Absence of Genuine Agreement

A mistake can prevent the formation of a contract if there is no true meeting of minds (consensus ad idem).

  • Raffles v Wichelhaus (1864) 2 H & C 906
    • Facts: Contract for cotton "ex Peerless from Bombay". Two ships of that name. Buyer meant October ship; seller meant December ship.
    • Held: No contract formed due to latent ambiguity. The parties were at cross-purposes. Illustrates that an objective appraisal can reveal no agreement was reached.
  • Scriven Bros. & Co. v Hindley & Co. [1913] 3 K.B. 564
    • Facts: Auction of two lots (hemp and tow) with identical shipping marks. Buyer bid for both, thinking they were both hemp. Auctioneer’s fault created the confusion.
    • Held: No contract for the tow. A party at fault in inducing or failing to notice the other's mistake cannot enforce the contract against the mistaken party.

Common Mistake

A shared fundamental mistake that nullifies consent. The modern, narrow test is from Great Peace.

Mistake as to the Existence of the Subject Matter

  • Couturier v Hastie (1856) 5 HLC 673
    • Facts: Sale of a cargo of corn. Unknown to both, it had perished and been sold before the contract.
    • Held: Buyer not liable for the price. Rationalised as a contract void for common mistake. Codified in S.6 Sale of Goods Act 1979.
  • McRae v Commonwealth Disposals Commission (1951) 84 CLR 377 (HCA)
    • Facts: Sale of a non-existent tanker. Buyer (McRae) incurred salvage expenses.
    • Held: Commission liable in damages. The contract was NOT void for mistake.
      • Construction: The Commission had warranted the tanker's existence (they assumed the risk).
      • Fault: The mistake was induced by the Commission's own fault (no reasonable grounds for belief).
  • Key Takeaway: Shows the importance of construing the contract to see if one party has assumed the risk of the mistake. If they have, the contract stands.

Mistake as to the Possibility of Performance

  • Sheikh Brothers Ltd v Ochsner [1957] AC 136
    • Facts: Licence to cut sisal based on a fundamental assumption the land could produce 50 tons/month. It could not.
    • Held: Contract void. The assumption was the "very basis of the contract"; its falsity rendered the contractual adventure impossible.
  • Cooper v Phibbs (1867) LR 2 HL 149
    • Facts: A agreed to lease a fishery from B. Unknown to both, A already had a life interest in it.
    • Held: Agreement set aside. A contract to transfer a right one already owns is legally impossible (naturali ratione inutilis).
  • Griffith v Brymer (1903) 19 TLR 434
    • Facts: Hire of a room to view the King's coronation procession. Contract made minutes after the irrevocable decision to cancel, but before parties knew.
    • Held: Contract void for mistake.
      • Common fundamental assumption (procession would happen) was false at the time of contracting.
      • Analogous to frustration, but the frustrating event had already occurred.
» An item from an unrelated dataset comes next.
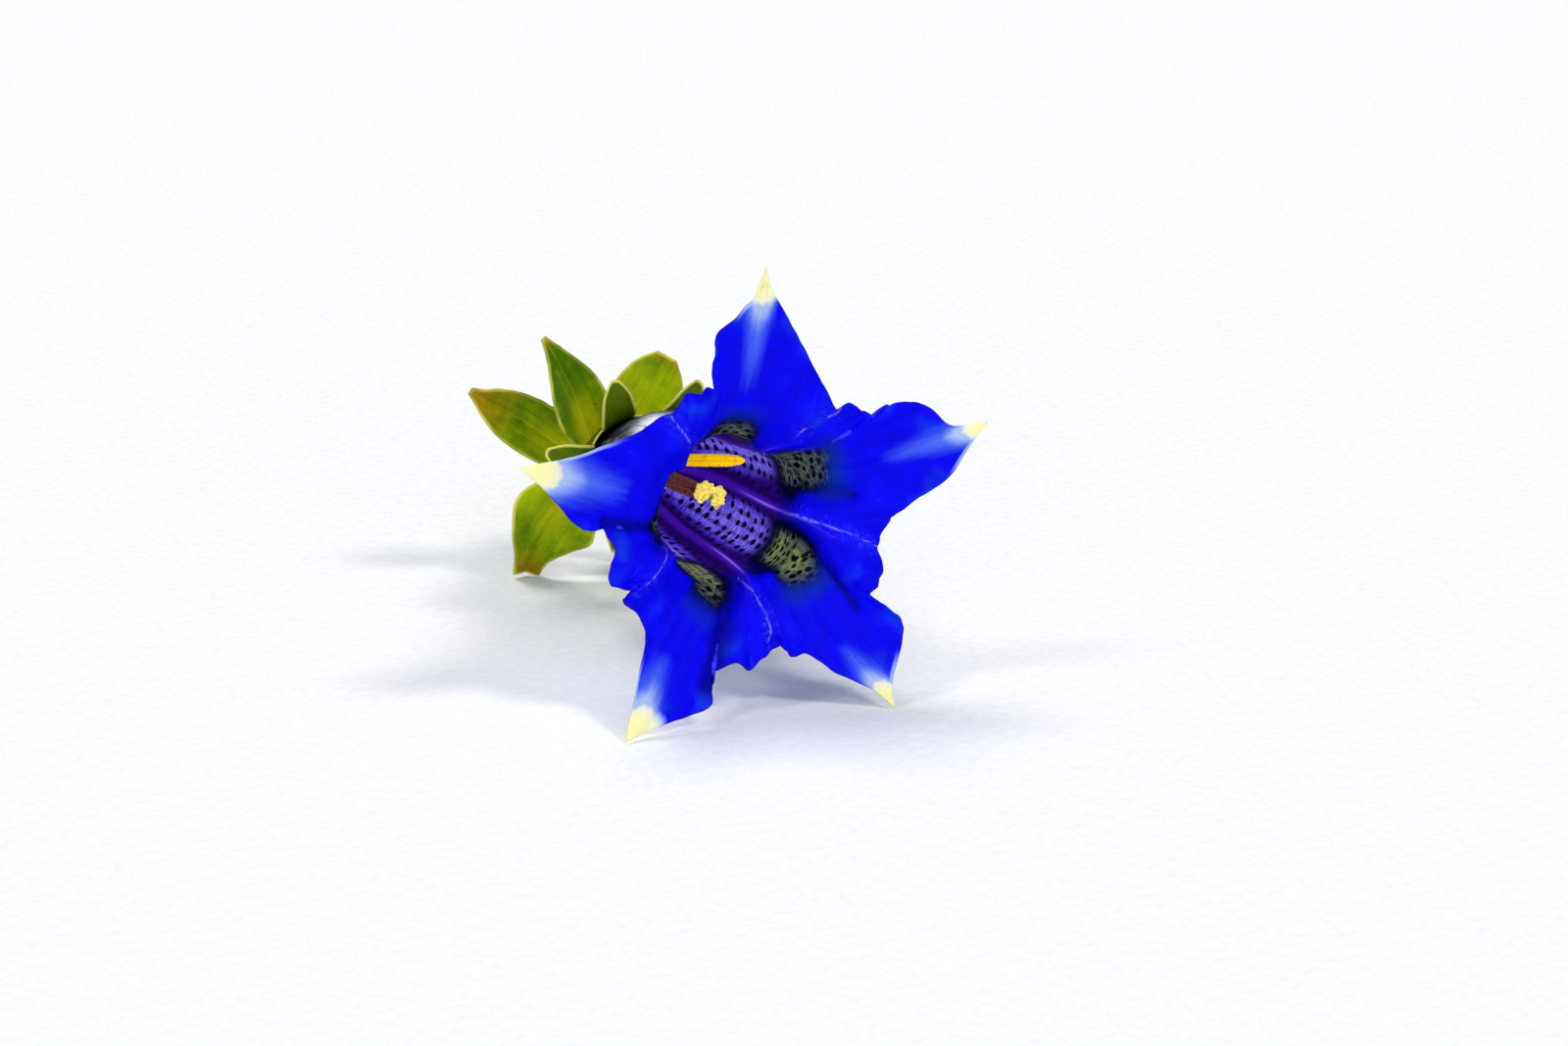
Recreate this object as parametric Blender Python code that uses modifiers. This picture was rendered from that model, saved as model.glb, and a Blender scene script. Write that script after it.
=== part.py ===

Mistake as to a Quality of the Subject Matter

  • The mistake must make the subject matter "essentially different from the thing it was believed to be" (Lord Atkin in Bell).
  • Bell v Lever Brothers, Ltd [1932] AC 161 (Leading Case)
    • Facts: Lever Bros paid large sums to terminate directors' service contracts
      • Unaware the directors had committed prior breaches that would have allowed termination for free.
    • Issue: Was the compensation agreement void for common mistake?
    • Held: NO. The mistake related to the quality (terminability) of the service contracts, not their existence.
      • The subject matter (the service contracts) still existed.
      • The fact Lever Bros would not have contracted if they knew the truth was irrelevant.
    • Principle: Sanctity of contract prevails. A bad bargain is not voidable for mistake.
    • Strict Test: Mistake must render the item essentially different.
  • Scott v Coulson [1903] 2 Ch 249
    • Facts: Sale of a life insurance policy. Both parties believed the assured was alive. He was dead, making the policy more valuable.
    • Held: Contract set aside for common mistake.
    • Principle: A policy on a living life is fundamentally different from a policy payable on a death that has already occurred.
      • The subject matter of the bargain was fundamentally altered.
  • Associated Japanese Bank (International) Ltd v Credit du Nord S.A. [1989] 1 WLR 255
    • Facts: Guarantee given for lease payments on four machines. The machines did not exist.
    • Held: Guarantee void for common mistake.
      • A guarantee for a lease of non-existent machines is "essentially different" from a guarantee for a lease of existing ones.
      • Also held a party cannot rely on a mistake where they had no reasonable grounds for their belief.
  • Great Peace Shipping Ltd v Tsavliris Salvage (International) Ltd [2002] EWCA Civ 1407
    • Facts: Hire of a ship (Great Peace) to escort a vessel in distress
      • Based on a mistaken belief they were 35 miles apart (actually 410 miles).
    • Issue: Was the contract void for common mistake?
    • Held: NO. The contract was not impossible to perform; services could still be rendered, just later.
      • The mistake was not fundamental enough.
      • Principles Laid Down (Synthesis of the Law):
        • Contract must be impossible to perform due to the common mistake.
        • Impossibility must not be attributable to the fault of either party.
        • Must be no warranty (express or implied) by either party that the assumed state of affairs exists.
          • i.e. the risk of the mistake must not have been allocated by the contract.
          • Doctrine is narrow. Cases will be "few and far between".
          • Overrules the separate equitable jurisdiction for common mistake (see Part II).